Was sich bei Österreich besonders zu Buche schlägt, ist die Tatsache, dass die Alpenrepublik zu den so genannten Hochsteuerländern zählt. So musste 2018 ein durchschnittlicher Arbeitnehmer 47,6 Prozent an Steuern und Abgaben abführen. Arbeitgeberbeiträge zur Sozialversicherung miteingerechnet. Nur in Belgien, Deutschland, Frankreich und Italien mussten noch höhere Steuern und Abgaben berappt werden. Es ist vor allem die „kalte Progression“, die den Effekt von Einkommenserhöhungen wieder zunichte macht.
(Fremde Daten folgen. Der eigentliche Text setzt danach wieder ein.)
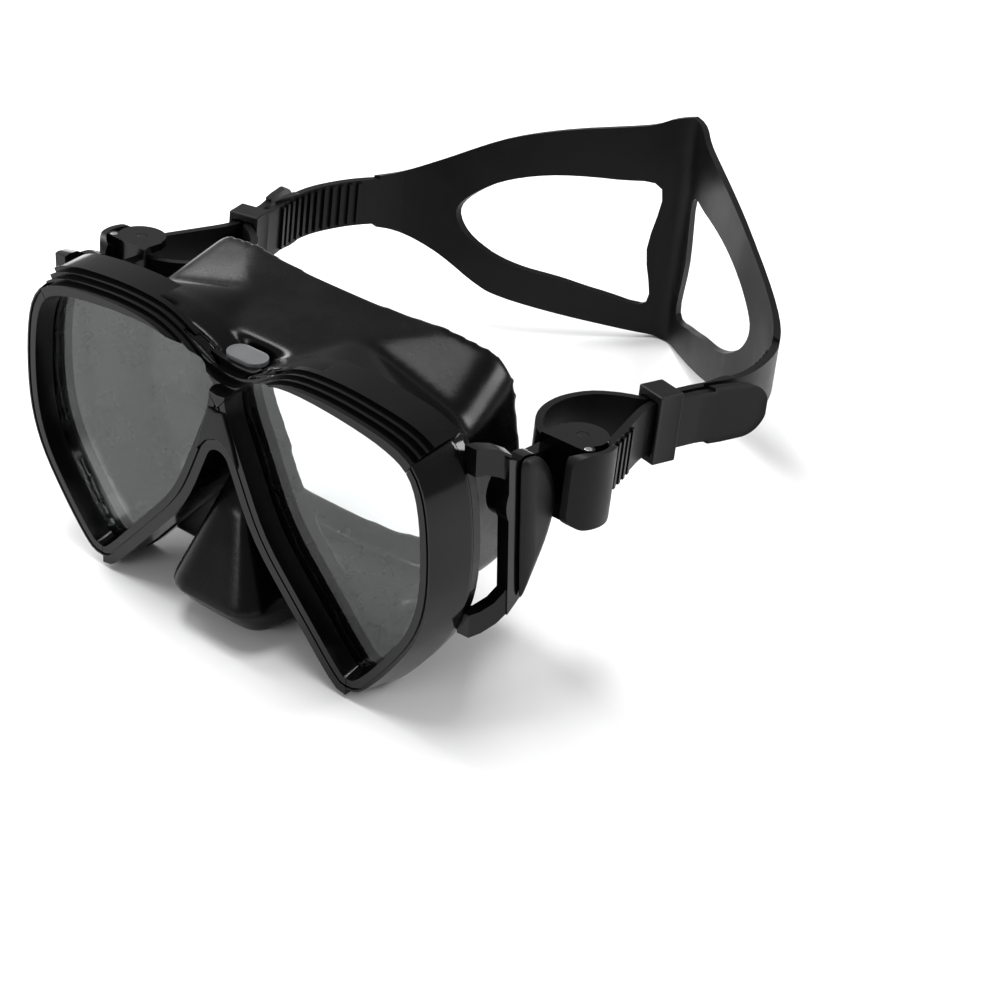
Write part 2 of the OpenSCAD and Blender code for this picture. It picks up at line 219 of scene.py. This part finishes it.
@dataclass(frozen=True)
class MouldedPlastic:
    """Injection-moulded plastic: a little flow mottle, fine grain, dust and rubbed edges.

    Args:
        name: the material's name.
        colour: its colour.
        roughness: how dull it is, from 0 to 1.
        grain: depth of the moulded grain, in metres.
        coat: strength of the glossy top layer.
    """

    name: str
    colour: Colour
    roughness: float
    grain: float
    coat: float

    def material(self) -> bpy.types.Material:
        """Makes the material."""
        g = Graph(self.name)
        here = g.place()
        flow = g.noise(g.place((1, 1, 0.3)), 38, 3)
        dust = g.noise(here, 2600, 2, 0.7).clipped(0.66, 0.78)
        haze = g.noise(here, 110, 4, 0.6).clipped(0.35, 0.75)
        edge = g.worn_edge() * g.noise(here, 420, 3, 0.65).clipped(0.3, 0.7)
        tint = g.blend(flow.clipped(0.3, 0.7), rgba(self.colour, 0.8), rgba(self.colour, 1.25))
        tint = g.blend(edge * 0.4, tint, rgba(RUBBED))
        tint = g.blend(dust * 0.12, tint, rgba(DUST))
        g.feed({
            "Base Color": tint,
            "Roughness": self.roughness + (haze - 0.5) * 0.1 + dust * 0.12 + edge * 0.06,
            "Coat Weight": self.coat,
            "Coat Roughness": 0.1,
            "IOR": 1.46,
            "Specular IOR Level": 0.34,
            "Normal": g.bump(g.noise(here, 3400, 2, 0.6), self.grain, 0.8, g.bump(flow, 0.00012, 0.35)),
        })
        return g.material


@dataclass(frozen=True)
class Silicone:
    """Cast silicone: slow waves from the mould, a skin of fine lint and a soft sheen.

    Args:
        name: the material's name.
        colour: its colour.
        roughness: how dull it is, from 0 to 1.
        wave: depth of the slow waves, in metres.
        lint: how much fine lint shows, from 0 to 1.
    """

    name: str
    colour: Colour
    roughness: float
    wave: float
    lint: float

    def material(self) -> bpy.types.Material:
        """Makes the material."""
        g = Graph(self.name)
        here = g.place()
        slow = g.noise(here, 26, 2)
        cloud = g.noise(here, 85, 4, 0.6).clipped(0.3, 0.75)
        fibre = g.noise(g.place((1, 1, 5)), 900, 3, 0.7).clipped(0.64, 0.76)
        tint = g.blend(cloud * 0.6, rgba(self.colour), rgba(self.colour, 1.7))
        tint = g.blend(fibre * self.lint, tint, rgba(LINT))
        g.feed({
            "Base Color": tint,
            "Roughness": self.roughness + (cloud - 0.5) * 0.09 + fibre * 0.1,
            "IOR": 1.41,
            "Specular IOR Level": 0.36,
            "Normal": g.bump(g.noise(here, 2900, 2, 0.6), 0.00002, 0.7, g.bump(slow, self.wave, 0.5)),
        })
        return g.material


@dataclass(frozen=True)
class LensGlass:
    """Clear tempered glass with a faint film of fingermarks.

    Args:
        name: the material's name.
        colour: the glass's own tint.
    """

    name: str
    colour: Colour

    def material(self) -> bpy.types.Material:
        """Makes the material."""
        g = Graph(self.name)
        smear = g.noise(g.place((1, 1, 0.5)), 60, 4, 0.7).clipped(0.5, 0.85)
        g.feed({
            "Base Color": g.blend(smear * 0.4, rgba(self.colour), rgba(self.colour, 0.96)),
            "Roughness": 0.012 + smear * 0.05,
            "IOR": 1.46,
            "Transmission Weight": 1.0,
        })
        return g.material


@dataclass(frozen=True)
class DrawnSteel:
    """Stainless pin and spring wire, with fine drawing lines round it.

    Args:
        name: the material's name.
        colour: the metal's colour.
    """

    name: str
    colour: Colour

    def material(self) -> bpy.types.Material:
        """Makes the material."""
        g = Graph(self.name)
        lines = g.noise(g.place((1, 1, 14)), 900, 3, 0.6)
        g.feed({
            "Base Color": g.blend(lines.clipped(0.3, 0.7), rgba(self.colour, 0.8), rgba(self.colour)),
            "Metallic": 1.0,
            "Roughness": 0.24 + lines * 0.18,
            "Normal": g.bump(lines, 0.00002, 0.6),
        })
        return g.material


@dataclass(frozen=True)
class PaleFloor:
    """A plain pale studio floor.

    Args:
        name: the material's name.
        colour: its colour.
    """

    name: str
    colour: Colour

    def material(self) -> bpy.types.Material:
        """Makes the material."""
        g = Graph(self.name)
        tone = g.noise(g.place(), 3, 2)
        tint = g.blend(tone * 0.1, rgba(self.colour), rgba(self.colour, 0.97))
        g.feed({"Base Color": tint, "Roughness": 0.6})
        return g.material


GLOSS = MouldedPlastic("gloss_black_plastic", (0.0032, 0.0032, 0.0035), 0.16, 0.000004, 0.15)
SATIN = MouldedPlastic("satin_black_plastic", (0.0085, 0.0086, 0.009), 0.45, 0.00004, 0.0)
INLAY = MouldedPlastic("grey_inlay", (0.11, 0.112, 0.116), 0.42, 0.00003, 0.0)
SKIRT = Silicone("skirt_silicone", (0.0022, 0.0022, 0.0024), 0.27, 0.0004, 0.04)
BAND = Silicone("strap_silicone", (0.0055, 0.0055, 0.0058), 0.4, 0.0003, 0.1)
GLASS = LensGlass("lens_glass", (0.93, 0.965, 0.955))
STEEL = DrawnSteel("stainless", (0.62, 0.62, 0.63))
FLOOR = PaleFloor("pale_floor", (0.86, 0.86, 0.865))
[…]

Die Crux des Regierungsprogramms

Hier liegt eine wesentliche Crux des Regierungsprogramms. Noch im Wahlkampf wurde fleißig versprochen, der kalten Progression den Kampf anzusagen. Davon ist jetzt freilich nicht mehr die Rede, braucht man doch zur Finanzierung all der Versprechen, insbesondere auch der grünen Träume, aber auch des angepeilten Nulldefizits jeden Steuerschilling. Das bekommen nicht nur die berufstätigen Einkommensbezieher generell zu spüren, sondern auch jene, die trotz Pensionierung noch weiterarbeiten und dafür noch mit einer zusätzlichen SVA-Abgabe bestraft werden. Auch diese Doppelbelastung abzuschaffen, wurde versprochen und klammheimlich schubladisiert.

Die türkis-grüne Regierung hat zwar ihre Flügel weit ausgespannt, von links bis rechts, sie läuft aber Gefahr den Mittelstand, der auch was die politische Stabilität betrifft, eine ganz entscheidende Rolle spielt, vor den Kopf zu stoßen. „Die Regierungen müssen auf die Sorgen der Menschen hören und den Lebensstandard der Mittelschicht schützen und fördern“, ist daher eine unüberhörbare Mahnung, den Mittelstand nicht links liegen zu lassen.

Niemand soll sich wundern, wenn diese vernachlässigte, wichtige, den Sozialstaat finanzierende Zielgruppe neue politische Vertreter sucht.